--- BEGIN Stored data ---
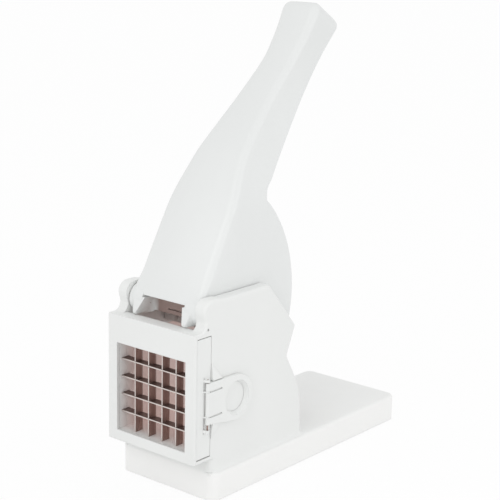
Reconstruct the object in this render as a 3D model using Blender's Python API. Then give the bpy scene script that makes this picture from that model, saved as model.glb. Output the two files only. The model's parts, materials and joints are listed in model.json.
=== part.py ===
"""French fry cutter: a moulded stand, a swinging lever with a studded pusher, and a blade
cassette that slides out sideways by a folding pull ring.

The front faces -Y, the pull ring is on +X and +Z is up. The origin is on the table, under
the middle of the overall length and width.
"""
import math

import bmesh
import bpy
from mathutils import Matrix, Vector

MM = 0.001

# Fits
GAP = 0.3 * MM
OVERRUN = 4.0 * MM

# Cutting grid
CELLS = 5
CELL_PITCH = 12.7 * MM
BLADE_THICKNESS = 0.8 * MM
BLADE_DEPTH = 7.5 * MM
BLADE_EMBED = 4.0 * MM
BLADE_BEVEL = 1.2 * MM
BLADE_EDGE_SHARE = 0.25

# Front frame round the window
SIDE_MARGIN = 8.55 * MM
SILL = 7.6 * MM
HEAD = 19.9 * MM
FACE = 2.2 * MM
TOP_BAR = 3.2 * MM
BOTTOM_LIP = 2.6 * MM
BLIND_WALL = 4.3 * MM
EDGE_ROUND = 1.0 * MM
CORNER_ROUND = 5.0 * MM
FLOOR_STEP = 0.8 * MM

# Blade cassette
CASSETTE_DEPTH = 13.2 * MM
BLADE_SETBACK = 2.3 * MM
END_WALL = 4.0 * MM

# Side walls and hub ears
WALL = 8.8 * MM
WALL_ROUND = 2.2 * MM
PIVOT_BACK = 5.0 * MM
PIVOT_RISE = 9.2 * MM
EAR_REACH = 12.0 * MM
EAR_RISE = 11.4 * MM
EAR_ROUND = 7.6 * MM
EAR_FLARE = 5.5 * MM
EAR_BACK = 3.0 * MM
EAR_STEP = 4.0 * MM
EAR_PROUD = 1.1 * MM
NECK_REACH = 10.4 * MM
PEAK_BACK = 55.5 * MM
SHOULDER_BACK = 86.3 * MM
SHOULDER_DROP = 35.3 * MM
SHOULDER_ROUND = 3.0 * MM
WAIST_BACK = 77.4 * MM
WAIST_DROP = 56.3 * MM
WAIST_ROUND = 4.0 * MM
HEEL_BACK = 96.0 * MM
HEEL_BULGE = 6.0 * MM

# Base
FOOT_PROUD = 1.0 * MM
BASE_HEIGHT = 20.0 * MM
BASE_LENGTH = 220.0 * MM
BASE_LEDGE = 3.4 * MM
BASE_CORNER = 7.0 * MM
BASE_ROUND = 2.5 * MM
FRAME_RISE = 10.0 * MM
SKIRT = 6.0 * MM
SHELL = 3.0 * MM
COVER_THICKNESS = 2.5 * MM
COVER_RIM = 2.7 * MM
BOSS_RADIUS = 4.5 * MM
BOSS_INSET = 14.0 * MM
SCREW_RADIUS = 1.5 * MM
SCREW_LENGTH = 10.0 * MM
SCREW_HEAD_RADIUS = 2.9 * MM
SCREW_HEAD = 1.6 * MM
FOOT_RADIUS = 7.0 * MM
FOOT_SINK = 1.2 * MM
FOOT_INSET = 26.0 * MM

# Hub and pivot pins
BARREL_CLEARANCE = 0.45 * MM
BARREL_SIDE_GAP = 0.5 * MM
PIN_RADIUS = 3.0 * MM
PIN_SOCKET = 7.0 * MM
CHEEK_INNER = 16.0 * MM
CHEEK_OUTER = 23.5 * MM
CHEEK_BLEND = 3.5 * MM
CHEEK_ROUND = 1.6 * MM
WINDOW_HEAD = 4.6 * MM
WINDOW_HEAD_HALF = 16.6 * MM
WINDOW_FOOT_HALF = 21.9 * MM
TOE_REACH = 14.6 * MM
BARREL_INNER = 19.3 * MM

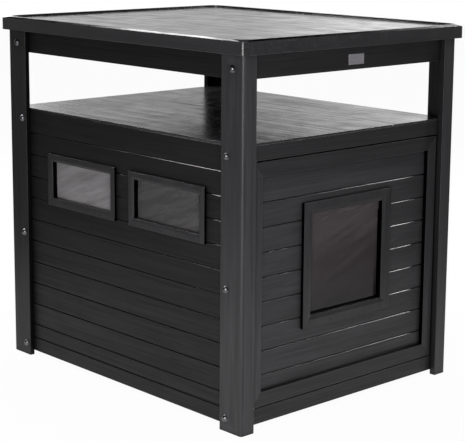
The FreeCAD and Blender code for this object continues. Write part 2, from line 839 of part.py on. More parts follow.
def make_windows(side):
    """Two mitred window frames, their panes and the rings that hold the panes."""
    retainers = []
    for end, centre in window_centres().items():
        name = f"{SIDE_NAMES[side]}_{END_NAMES[end]}"
        frame = mitred_frame(f"frame_{name}", "YZ", centre, "window_width / 2",
                             "window_bottom", "window_top", "window_member",
                             between(side, "wall_face_x", "window_front_x"),
                             between(side, "pane_front_x", "wall_face_x"),
                             ("window_bevel", f"{side} * (window_front_x - window_bevel_depth)",
                              f"{side} * (window_front_x)"))
        node(frame, f"window_frame_{name}")
        across, up = window_outline(centre, "lining_thickness - clearance")
        pane = framed_block(f"pane_{name}", "YZ", across,
                            between(side, "pane_back_x", "pane_front_x"), up)
        node(pane, f"window_pane_{name}")
        deep = between(side, "pane_back_x - retainer_depth", "pane_back_x")
        ring = framed_block(f"retainer_{name}", "YZ", across, deep, up)
        hole_across, hole_up = window_outline(centre, "0")
        hole = framed_block(f"retainer_hole_{name}", "YZ", hole_across, deep, hole_up)
        retainers.append(cut(f"retainer_{name}", ring, hole))
    node(group(f"retainers_{SIDE_NAMES[side]}", retainers), f"pane_retainers_{SIDE_NAMES[side]}")


# ---------------------------------------------------------------- door

def pivot_rods(name, low_span, high_span, radius):
    """Two upright rods on the door's turning axis, one at the bottom and one at the top."""
    return [rod(f"{name}_{number}", "z", start, end, radius, x="-(pivot_x)", y="-(pivot_y)")
            for number, (start, end) in enumerate((low_span, high_span))]


def make_door_frame():
    """Four mitred members, grooved inside for the planks and bored for the pivots."""
    left, right = around("0", "door_half")
    field_left, field_right = around("0", "door_field_x")
    outer = [(left, "door_bottom"), (right, "door_bottom"), (right, "door_top"), (left, "door_top")]
    inner = [(field_left, "door_field_low"), (field_right, "door_field_low"),
             (field_right, "door_field_high"), (field_left, "door_field_high")]
    groove = block("door_groove", around("0", "door_field_x + groove_depth"),
                   between(FRONT, "panel_back_y - clearance / 2", "panel_front_y + clearance / 2"),
                   ("door_field_low - groove_depth", "door_field_high + groove_depth"))
    bores = group("door_bores", pivot_rods("door_bore",
                                           (f"door_bottom - {OVERRUN}",
                                            "door_bottom + pivot_length"),
                                           ("door_top - pivot_length", f"door_top + {OVERRUN}"),
                                           "pivot_radius"))
    names = ["door_rail_bottom", "door_stile_right", "door_rail_top", "door_stile_left"]
    for number, name in enumerate(names):
        following = (number + 1) % 4
        outline = [outer[number], outer[following], inner[following], inner[number]]
        member = prism(name + "_bar", "XZ", outline, *FRONT_DEEP)
        node(cut(name, member, groove, bores), name)


def make_door_planks():
    """The planks in the door's grooves, with the hole for the entry."""
    play = "groove_depth - clearance"
    seams = seam_levels("door_first_seam", "door_field_high", "door_plank_pitch")
    bars = seam_bars("seams_door", "XZ", "-(panel_front_y)", around("0", "door_half"), seams)
    deep = between(FRONT, "panel_back_y", "panel_front_y")
    hole = block("entry_hole", around("entry_centre", "entry_half + lining_thickness"),
                 (f"{deep[0]} - {OVERRUN}", f"{deep[1]} + {OVERRUN}"),
                 ("entry_bottom - lining_thickness", "entry_top + lining_thickness"))
    levels = [f"door_field_low - ({play})", *seams, f"door_field_high + {play}"]
    wall = planks("door_panel", "XZ", around("0", f"door_field_x + {play}"), deep, levels,
                  [bars, hole])
    node(wall, "door_planks")


def make_entry():
    """The mitred frame that lines the entry, and the flat trim round it inside the door."""
    bores = rod("flap_bore", "x", "entry_centre - entry_half - flap_pin_length - clearance",
                "entry_centre + entry_half + flap_pin_length + clearance",
                "flap_pin_radius + running_fit", y="-(flap_y)", z="flap_z")
    frame = mitred_frame("frame_entry", "XZ", "entry_centre", "entry_half", "entry_bottom",
                         "entry_top", "entry_member",
                         between(FRONT, "panel_front_y", "entry_front_y"),
                         between(FRONT, "lining_back_y", "panel_front_y"),
                         ("entry_bevel", "-(entry_front_y - entry_bevel_depth)",
                          "-(entry_front_y)"), [bores])
    node(frame, "entry_frame")
    deep = between(FRONT, "lining_back_y", "panel_back_y")
    inside = "lining_thickness + clearance / 2"
    hole = block("trim_hole", around("entry_centre", f"entry_half + {inside}"), deep,
                 (f"entry_bottom - ({inside})", f"entry_top + {inside}"))
    trim = block("trim", around("entry_centre", "entry_half + trim_width"), deep,
                 ("entry_bottom - trim_width", "entry_top + trim_width"))
    node(cut("entry_trim", trim, hole), "entry_trim")


def make_pivots():
    """The door's two pivot pins and the flanged bushes that they turn in."""
    pins = pivot_rods("pivot_pin",
                      ("rail_top - bush_length + clearance", "door_bottom + pivot_length"),
                      ("door_top - pivot_length", "shelf_rail_bottom + bush_length - clearance"),
                      "pivot_radius")
    node(group("pivot_pins", pins), "door_pivots")
    barrels = pivot_rods("bush_barrel", ("rail_top - bush_length", "rail_top"),
                         ("shelf_rail_bottom", "shelf_rail_bottom + bush_length"),
                         "pivot_radius + bush_wall")
    flanges = pivot_rods("bush_flange_disc", ("rail_top", "rail_top + bush_flange"),
                         ("shelf_rail_bottom - bush_flange", "shelf_rail_bottom"),
                         "bush_flange_radius")
    bores = group("bush_bores", pivot_rods("bush_bore",
                                           (f"rail_top - bush_length - {OVERRUN}",
                                            f"rail_top + bush_flange + {OVERRUN}"),
                                           (f"shelf_rail_bottom - bush_flange - {OVERRUN}",
                                            f"shelf_rail_bottom + bush_length + {OVERRUN}"),
                                           "pivot_radius + running_fit"))
    bushes = [cut(f"bush{number}", fuse(f"bush_body{number}", barrel, flange), bores)
              for number, (barrel, flange) in enumerate(zip(barrels, flanges))]
    node(group("bushes", bushes), "pivot_bushes")


def make_pivot_sockets():
    """The bores in the front rails that hold the bushes."""
    return group("pivot_sockets", pivot_rods("pivot_socket",
                                             ("rail_top - bush_length", f"rail_top + {OVERRUN}"),
                                             (f"shelf_rail_bottom - {OVERRUN}",
                                              "shelf_rail_bottom + bush_length"),
                                             "pivot_radius + bush_wall"))


# ---------------------------------------------------------------- flap

def make_flap():
    """The smoked flap and the slotted rail with end pins that it hangs from."""
    across = around("entry_centre", "flap_half")
    sheet_deep = around("-(flap_y)", "flap_thickness / 2")
    panel_top = "flap_z - flap_pin_radius - flap_pin_cover"
    panel = block("flap", across, sheet_deep, ("entry_bottom + flap_bottom_gap", panel_top))
    node(panel, "flap_panel")
    bar = block("flap_bar", across, around("-(flap_y)", "flap_rail_thickness / 2"),
                ("flap_rail_low", "flap_z + flap_rail_rise"))
    slot = block("flap_slot", (f"{across[0]} - {OVERRUN}", f"{across[1]} + {OVERRUN}"),
                 sheet_deep, (f"flap_rail_low - {OVERRUN}", panel_top))
    pins = rod("flap_pins", "x", "entry_centre - entry_half - flap_pin_length",
               "entry_centre + entry_half + flap_pin_length", "flap_pin_radius",
               y="-(flap_y)", z="flap_z")
    node(cut("flap_rail", fuse("flap_rail_solid", bar, pins), slot), "flap_rail")


# ---------------------------------------------------------------- the whole cabinet

def make_cabinet():
    """Builds every sub-part of the cabinet."""
    shank_bores = {side: bolt_bores(side) for side in (LEFT, RIGHT)}
    wide_bores = {side: insert_bores(side) for side in (LEFT, RIGHT)}
    screw_bores = group("screw_bores", corner_rods("screw_bore", f"apron_bottom - {OVERRUN}",
                                                   "post_height + screw_grip", "screw_radius"))
    pivot_sockets = make_pivot_sockets()
    make_table_top(screw_bores)
    for side in (LEFT, RIGHT):
        for end in (FRONT, BACK):
            make_post(side, end, shank_bores[side])
        make_side_wall(side, shank_bores[side])
        make_windows(side)
        make_bolts(side)
        make_inserts(side, shank_bores[side])
    make_back_wall()
    make_front_frame(pivot_sockets)
    make_battens(shank_bores, wide_bores)
    make_floor(shank_bores, wide_bores)
    make_shelf()
    make_aprons(shank_bores, wide_bores, screw_bores)
    make_top_screws()
    make_plate()
    make_catch()
    make_door_frame()
    make_door_planks()
    make_entry()
    make_pivots()
    make_flap()


def check_document():
    """Stops if any object failed, or if any sub-part has no sound shape."""
    for item in doc.Objects:
        if "Invalid" in item.State or "Error" in item.State:
            raise RuntimeError(f"{item.Label} did not build: {item.State}")
    for piece in nodes:
        if piece.Shape.isNull() or not piece.Shape.isValid() or not piece.Shape.Solids:
            raise RuntimeError(f"{piece.Label} has no sound shape")


def write_parts():
    """Writes one STEP file for each sub-part."""
    os.makedirs("parts", exist_ok=True)
    for piece in nodes:
        piece.Shape.exportStep(f"parts/{piece.Label}.step")
        print(f"{piece.Label}: {len(piece.Shape.Solids)} solids, {piece.Shape.Volume / 1000:.1f} cm3")


fill_sheet()
make_cabinet()
doc.recompute()
check_document()
write_parts()
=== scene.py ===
# %% [markdown]
# # A cat litter box cabinet, dressed for its picture
#
# The cabinet is a dark side table with a plank compartment below, an open shelf above it and a
# moulded top. Its boards are pressed from wood fibre and plastic, so the grain is an emboss in a
# charcoal skin and not a painted pattern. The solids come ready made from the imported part. What
# is left for Blender is the finish of every piece, the softness of every edge, and the light.
#
# The file runs from top to bottom: the frame first, then the camera, the light and the floor,
# then the effects that several finishes share, then the finishes.

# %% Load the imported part
import math

import bpy
from mathutils import Euler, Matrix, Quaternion, Vector

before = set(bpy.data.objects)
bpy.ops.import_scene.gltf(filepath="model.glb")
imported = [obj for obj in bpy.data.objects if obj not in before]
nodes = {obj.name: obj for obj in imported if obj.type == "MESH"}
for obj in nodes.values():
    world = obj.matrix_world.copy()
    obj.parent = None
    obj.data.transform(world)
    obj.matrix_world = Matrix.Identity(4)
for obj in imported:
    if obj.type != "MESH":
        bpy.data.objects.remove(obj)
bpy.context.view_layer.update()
MM = 0.001

# %% [markdown]
# ## The camera
#
# The cabinet was photographed from a little above its top, with the near corner post in the
# middle. A long lens keeps the far edges almost as tall as the near ones. Its place and heading
# were worked out from the straight edges of the object. A small shift lowers the horizon in the
# picture, which keeps the posts nearly upright, as a product photographer does.

# %% Camera
CAMERA_PLACE = Vector((-2.0345, -2.2327, 0.9577))
CAMERA_HEADING = math.radians(42.597)
CAMERA_DIP = math.radians(10.466)
CAMERA_ROLL = math.radians(0.398)
LENS = 112.37
SENSOR_WIDTH = 36
SHIFT_UP = -0.09


def add_camera():
    """The camera stands still; a dip of zero looks level, a heading of zero looks along +Y."""
    data = bpy.data.cameras.new("camera")
    data.lens = LENS
    data.sensor_width = SENSOR_WIDTH
    data.shift_y = SHIFT_UP
    camera = bpy.data.objects.new("camera", data)
    bpy.context.scene.collection.objects.link(camera)
    level = Euler((math.pi / 2 - CAMERA_DIP, 0, -CAMERA_HEADING)).to_quaternion()
    camera.rotation_mode = "QUATERNION"
    camera.rotation_quaternion = level @ Quaternion((0, 0, 1), CAMERA_ROLL)
    camera.location = CAMERA_PLACE
    bpy.context.scene.camera = camera
    return camera


camera = add_camera()
print(camera.name, "is", round(camera.location.length, 2), "m from the foot of the cabinet")

# %% [markdown]
# ## Building node trees by name
#
# A material or an effect is a small tree of nodes. A few helpers keep the trees readable. One
# adds a node and sets what is named, and the others each make one common kind of node and hand
# back its answer, so a tree reads like a sum.

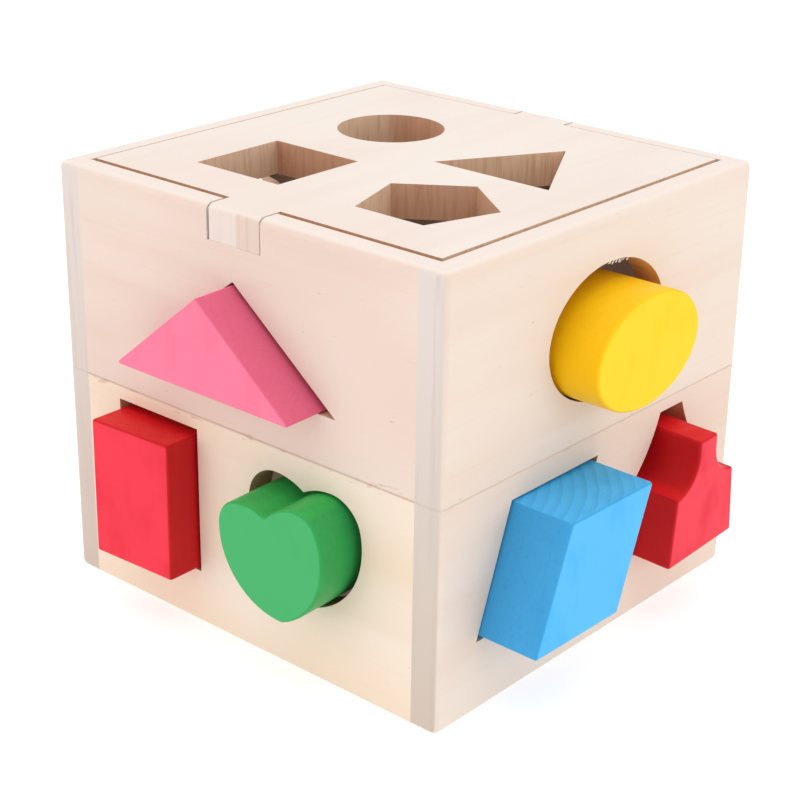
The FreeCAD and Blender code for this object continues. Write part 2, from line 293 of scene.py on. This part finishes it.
def makeFibres():
    chance = random.Random(fibres["seed"])
    first = makeSliver()
    slivers = [first]
    for i in range(fibres["count"] - 1):
        another = first.copy()
        another.data = first.data.copy()
        bpy.context.scene.collection.objects.link(another)
        slivers.append(another)
    for sliver in slivers:
        deselectAll()
        sliver.select_set(True)
        bpy.context.view_layer.objects.active = sliver
        bpy.ops.object.mode_set(mode="EDIT")
        bpy.ops.mesh.select_all(action="SELECT")
        length = chance.uniform(*fibres["length"])
        breadth = chance.uniform(*fibres["thickness"]) / fibres["model"][0]
        bpy.ops.transform.resize(value=(breadth, breadth, length))
        lean = math.radians(chance.uniform(*fibres["lean"]))
        bpy.ops.transform.rotate(value=lean, orient_axis="X", center_override=(0, 0, 0))
        along = chance.uniform(*fibres["span"]) * mm
        bpy.ops.transform.translate(value=(fibres["face"] - fibres["rootDepth"] * mm, along, rimHeight(along)))
        bpy.ops.object.mode_set(mode="OBJECT")
    deselectAll()
    for sliver in slivers:
        sliver.select_set(True)
    bpy.context.view_layer.objects.active = first
    bpy.ops.object.join()
    first.name = "torn_fibres"
    bpy.ops.object.shade_smooth_by_angle(angle=math.radians(fibres["smoothUpTo"]))
    return first


# loose basswood fibre, torn: paler than the board, browned in places, and dull
def makeFibreWood():
    material, tree, shader = newMaterial("tornBasswoodFibre")
    place = addNode(tree, "ShaderNodeTexCoord", result=None)
    brown = grainPatches(tree, place.outputs["Object"], "y", fibres["shift"], fibres["browned"])
    tree.links.new(layered(tree, fibres["pale"], [(brown, fibres["brown"])]), shader.inputs["Base Color"])
    shader.inputs["Roughness"].default_value = fibres["roughness"]
    return material


torn = makeFibres()
torn.data.materials.append(makeFibreWood())
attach(torn, "box")
print("fibres: done")


# patches as for the bare wood
stainedWood = {
    "lines": (0.7, 22, 3.0, 0.5, 0.8, 0.4),
    "mottle": (10, 18, 2.0, 0.45, 0.75, 0.14),
    "ringGap": 3.4,  # mm from ring to ring
    "ringStrength": {"blue": 0.34},  # the other stains hide the rings more
    "faintRings": 0.1,
    "ringShade": (0.35, 0.95),  # share of a ring's width, where its dark part starts and is full
    "shapedFaces": (0.8, 0.97),  # how squarely a surface faces, where the tone starts and is full
    "endGrain": (0.8, 0.95),
    "roughness": (0.4, 0.6),  # smoothest, dullest
    "shine": 0.15,
    "bump": (0.2, 0.12),  # strength, mm
}

# what each colour of stain shows: cut shape face, paler partly with painted light; long sides, darker partly
# with painted shade; end grain, lighter with painted light where it looks up or down; grain lines
stains = {
    "pink": ("#f67896", "#e06684", "#e87090", "#cf4e70"),
    "red": ("#ec3044", "#c4161c", "#de1c22", "#a41218"),
    "green": ("#42ac66", "#34a052", "#36b052", "#248244"),
    "yellow": ("#f9ce10", "#f9c00a", "#fac410", "#eaac08"),
    "blue": ("#52b8f0", "#409ed6", "#48b4f2", "#2e84be"),
}


# water-stained basswood, rubbed down to a satin: strong clear colour, paler on
# the cut faces and ends and darker on the sides, partly painted light and shade, with fine lines along the
# grain and rings on its ends
def makeStain(name, stain, out, pith):
    wood = stainedWood
    face, sideToneAndShade, end, line = stains[stain]
    strongest = wood["ringStrength"].get(stain, wood["faintRings"])
    material, tree, shader = newMaterial("stainedBasswood_" + name)
    place = addNode(tree, "ShaderNodeTexCoord", result=None)
    spot = place.outputs["Object"]
    shift = (pith[0] * 0.1, pith[1] * 0.1, 0.5)
    lines = grainPatches(tree, spot, "z", shift, wood["lines"])
    mottle = grainPatches(tree, spot, "z", shift, wood["mottle"])
    # painted light: the shaped faces take the paler face tone, and the sides keep the darker tone as painted
    # shade
    shapedPaleAndLit = facesAlong(tree, place, out, wood["shapedFaces"])
    long = facesAlong(tree, place, out, wood["shapedFaces"][::-1])
    lineHere = addNode(tree, "ShaderNodeMath", {"operation": "MULTIPLY"}, {0: lines, 1: long})

    # growth rings, seen on the faces across the grain
    across = facesAlong(tree, place, "z", wood["endGrain"])
    toPith = (-pith[0] * mm, -pith[1] * mm, 0)
    centred = addNode(tree, "ShaderNodeMapping", {"Location": toPith, "Scale": (1, 1, 0)}, {"Vector": spot})
    radius = addNode(tree, "ShaderNodeVectorMath", {"operation": "LENGTH"}, {0: centred}, "Value")
    rings = addNode(tree, "ShaderNodeMath", {"operation": "DIVIDE", 1: wood["ringGap"] * mm}, {0: radius})
    wobbled = addNode(tree, "ShaderNodeMath", {"operation": "ADD"}, {0: rings, 1: mottle})
    saw = addNode(tree, "ShaderNodeMath", {"operation": "FRACT"}, {0: wobbled})
    starts, full = wood["ringShade"]
    ring = addNode(tree, "ShaderNodeMapRange", {1: starts, 2: full, 4: strongest}, {0: saw})
    ringHere = addNode(tree, "ShaderNodeMath", {"operation": "MULTIPLY"}, {0: ring, 1: across})
    # the face tone and the end tone on faces that look up or down carry painted light, and the side tone
    # carries painted shade
    layers = [(shapedPaleAndLit, face), (across, end), (mottle, line), (lineHere, line), (ringHere, line)]

    strength, depth = wood["bump"]
    bump = addNode(tree, "ShaderNodeBump", {"Strength": strength, "Distance": depth * mm}, {"Height": lineHere})
    tree.links.new(layered(tree, sideToneAndShade, layers), shader.inputs["Base Color"])
    tree.links.new(bump, shader.inputs["Normal"])
    smooth, rough = wood["roughness"]
    dull = addNode(tree, "ShaderNodeMapRange", {2: wood["mottle"][-1], 3: smooth, 4: rough}, {0: mottle})
    tree.links.new(dull, shader.inputs["Roughness"])
    shader.inputs["Specular IOR Level"].default_value = wood["shine"]
    return material


# stain, the axis that the shaped face looks along, the centre of its rings
blocks = {
    "triangle_wide_block": ("pink", "y", (-20, -40)),
    "rectangle_block": ("red", "y", (-60, -30)),
    "heart_block": ("green", "y", (30, -20)),
    "oval_block": ("yellow", "x", (30, 10)),
    "slanted_block": ("blue", "x", (30, -60)),
    "bell_block": ("red", "x", (40, 60)),
    "tapered_block": ("green", "x", (-40, -60)),
    "cross_block": ("yellow", "x", (-40, 60)),
    "square_block": ("blue", "z", (-40, 20)),
    "round_block": ("green", "z", (40, 30)),
    "triangle_block": ("yellow", "z", (-30, 20)),
    "pentagon_block": ("pink", "z", (30, -20)),
    "half_round_block": ("red", "z", (10, -30)),
}
for name, (stain, out, pith) in blocks.items():
    giveMaterial(name, makeStain(name, stain, out, pith))
print("blocks: done")


# floor, light and camera

studio = {
    "floorSize": 8.0,  # metres
    "floor": "#c8c8c8",
    "floorRoughness": 0.9,
    "floorGlow": 0.55,  # a lit white sweep, so that shadows on it stay faint
    "sky": 0.75,
    "topSun": ((0.1, -0.1, 1.5), 1.0),  # where it stands, strength
    "leftSun": ((-0.75, -1.0, 0.38), 0.7),
    "rightSun": ((1.0, 0.75, 0.38), 0.7),
    "sunSize": 60,  # degrees
    "camera": (0.3518, -0.4085, 0.2865),  # metres
    "heading": 40.889,  # degrees
    "height": 23.058,
    "roll": 0.872,
    "lens": 83.82,  # mm
    "sensor": 36,
}


def makeFloor():
    deselectAll()
    bpy.ops.mesh.primitive_plane_add(size=studio["floorSize"])
    floor = bpy.context.object
    floor.name = "floor"
    material, tree, shader = newMaterial("whiteAcrylicSweep")
    shader.inputs["Base Color"].default_value = srgb(studio["floor"])
    shader.inputs["Roughness"].default_value = studio["floorRoughness"]
    shader.inputs["Emission Color"].default_value = srgb("#ffffff")
    shader.inputs["Emission Strength"].default_value = studio["floorGlow"]
    floor.data.materials.append(material)


def makeSun(name, stands, strength):
    data = bpy.data.lights.new(name, "SUN")
    data.angle = math.radians(studio["sunSize"])
    data.energy = strength
    light = bpy.data.objects.new(name, data)
    bpy.context.scene.collection.objects.link(light)
    light.location = stands
    light.rotation_euler = Vector(stands).to_track_quat("Z", "Y").to_euler()


def makeCamera():
    a, e, r = [math.radians(studio[k]) for k in ("heading", "height", "roll")]
    back = Vector((math.sin(a) * math.cos(e), -math.cos(a) * math.cos(e), math.sin(e)))
    sideways = Vector((math.cos(a), math.sin(a), 0))
    up = back.cross(sideways)
    right = sideways * math.cos(r) + up * math.sin(r)
    top = up * math.cos(r) - sideways * math.sin(r)
    data = bpy.data.cameras.new("camera")
    data.lens = studio["lens"]
    data.sensor_width = studio["sensor"]
    camera = bpy.data.objects.new("camera", data)
    bpy.context.scene.collection.objects.link(camera)
    turn = Matrix((right, top, back)).transposed().to_4x4()
    camera.matrix_world = Matrix.Translation(studio["camera"]) @ turn
    bpy.context.scene.camera = camera


makeFloor()
makeSun("topSoftbox", *studio["topSun"])
makeSun("leftSoftbox", *studio["leftSun"])
makeSun("rightSoftbox", *studio["rightSun"])
world = bpy.data.worlds.new("lightTent")
world.use_nodes = True
world.node_tree.nodes["Background"].inputs["Color"].default_value = (1, 1, 1, 1)
world.node_tree.nodes["Background"].inputs["Strength"].default_value = studio["sky"]
bpy.context.scene.world = world
bpy.context.scene.view_settings.view_transform = "Standard"
makeCamera()
print("studio: done")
--- END Stored data ---
— What the task requires —
Exactly the lines from the line that has "make_plate()" through the line that has "before = set(bpy.data.objects)" are to be repeated, both included, with nothing added.

— Answer for this exercise —
    make_plate()
    make_catch()
    make_door_frame()
    make_door_planks()
    make_entry()
    make_pivots()
    make_flap()


def check_document():
    """Stops if any object failed, or if any sub-part has no sound shape."""
    for item in doc.Objects:
        if "Invalid" in item.State or "Error" in item.State:
            raise RuntimeError(f"{item.Label} did not build: {item.State}")
    for piece in nodes:
        if piece.Shape.isNull() or not piece.Shape.isValid() or not piece.Shape.Solids:
            raise RuntimeError(f"{piece.Label} has no sound shape")


def write_parts():
    """Writes one STEP file for each sub-part."""
    os.makedirs("parts", exist_ok=True)
    for piece in nodes:
        piece.Shape.exportStep(f"parts/{piece.Label}.step")
        print(f"{piece.Label}: {len(piece.Shape.Solids)} solids, {piece.Shape.Volume / 1000:.1f} cm3")


fill_sheet()
make_cabinet()
doc.recompute()
check_document()
write_parts()
=== scene.py ===
# %% [markdown]
# # A cat litter box cabinet, dressed for its picture
#
# The cabinet is a dark side table with a plank compartment below, an open shelf above it and a
# moulded top. Its boards are pressed from wood fibre and plastic, so the grain is an emboss in a
# charcoal skin and not a painted pattern. The solids come ready made from the imported part. What
# is left for Blender is the finish of every piece, the softness of every edge, and the light.
#
# The file runs from top to bottom: the frame first, then the camera, the light and the floor,
# then the effects that several finishes share, then the finishes.

# %% Load the imported part
import math

import bpy
from mathutils import Euler, Matrix, Quaternion, Vector

before = set(bpy.data.objects)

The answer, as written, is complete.